Peu de temps après, Marie-Christine Burricand, conseillère municipale et métropolitaine communiste, arrive sur place. Elle précède de quelques minutes Saliha Prudhomme-Latour, adjointe au maire chargée des affaires sociales. Toutes deux connaissent bien le dossier, suivi notamment par le CCAS de la Ville.
Une expulsion qui ne règle rien
« Cela va coûter beaucoup d’argent à la collectivité, parce qu’il va falloir loger les gens le temps qu’ils aient leur nouvel appartement, puisque les services sociaux étaient intervenus, lance Marie-Christine Burricand à l’attention de l’huissier. C’est une expulsion qui ne sert à rien, qui va coûter cher à la famille et à la société. Il suffisait simplement d’attendre un peu… ». Peine perdue. « Nous sommes juste là pour exécuter un ordre, tout comme l’huissier est là parce qu’il a été mandaté, l’interrompt un agent de police. Si vous avez des doléances, vous vous adressez à qui de droit. » L’élue réplique : « J’ai vu des policiers et des huissiers qui décidaient de surseoir à l’expulsion. »
Vers 11h30, l’expulsion est terminée, la porte de l’appartement condamnée. Entre-temps, on a pu trouver pour Amina un logement provisoire par le biais de l’ALPIL (Action pour l’insertion par le logement). Mais rien n’est réglé pour autant. « Cela fait cinq ans que je suis en demande de logement. J’en suis à trois dossiers de surendettement à la Banque de France, avec une dette de presque 10 000 euros. Tout le monde savait que j’étais en train de couler », conclut Amina.
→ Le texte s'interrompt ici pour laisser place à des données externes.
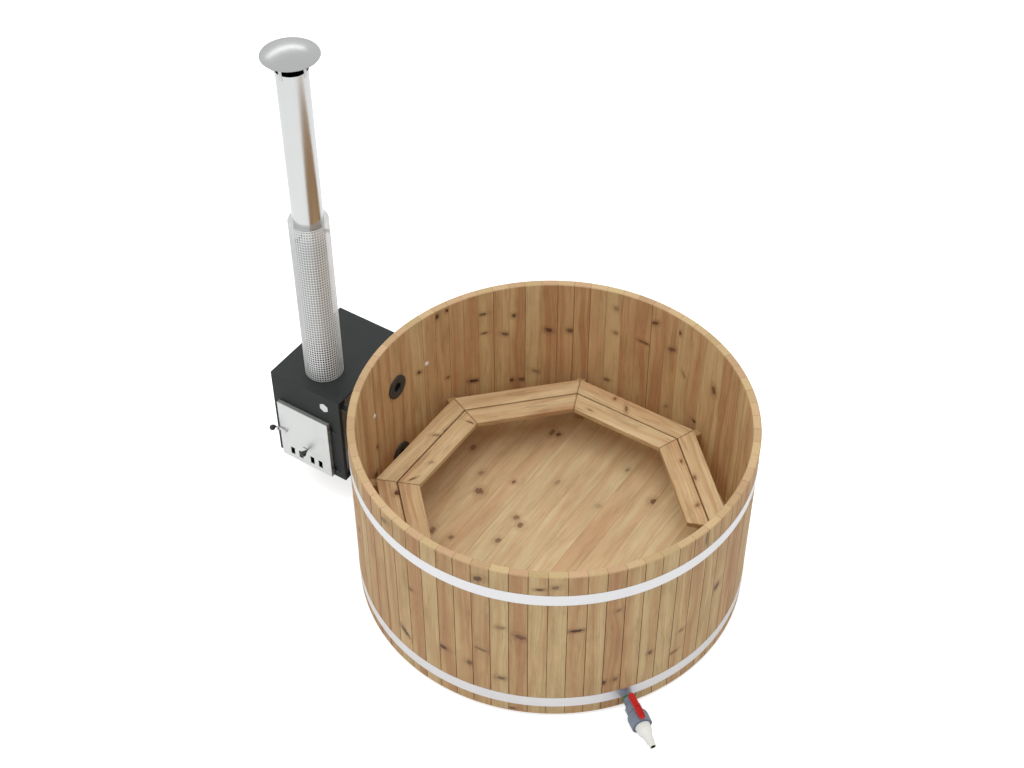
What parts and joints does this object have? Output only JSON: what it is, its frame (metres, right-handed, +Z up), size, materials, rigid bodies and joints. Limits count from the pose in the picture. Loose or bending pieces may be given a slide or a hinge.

Du côté du bailleur, on assure que la dette d’Amina s’élevait à près 18 000 euros, dont 4 000 environ effacés en décembre 2014 grâce à une procédure de rétablissement personnel. « En cinq ans, seuls trois loyers, d’un montant de 314 euros après APL, ont été réglés. Mais nous n’avons jamais pu communiquer avec la locataire, qui n’a pas donné suite à notre proposition d’accompagnement social », précise-t-on encore. Puis de souligner que « l’expulsion est une décision difficile, jamais prise à la légère, qui intervient toujours en dernier recours ». Pourquoi toutefois n’avoir pas attendu quelques semaines avant de la déclencher, le temps qu’Amina retrouve un nouveau logement ? « Nous ne pouvions pas savoir qu’elle avait trouvé une solution d’hébergement, puisqu’elle refusait tout contact avec nous », se défend le bailleur.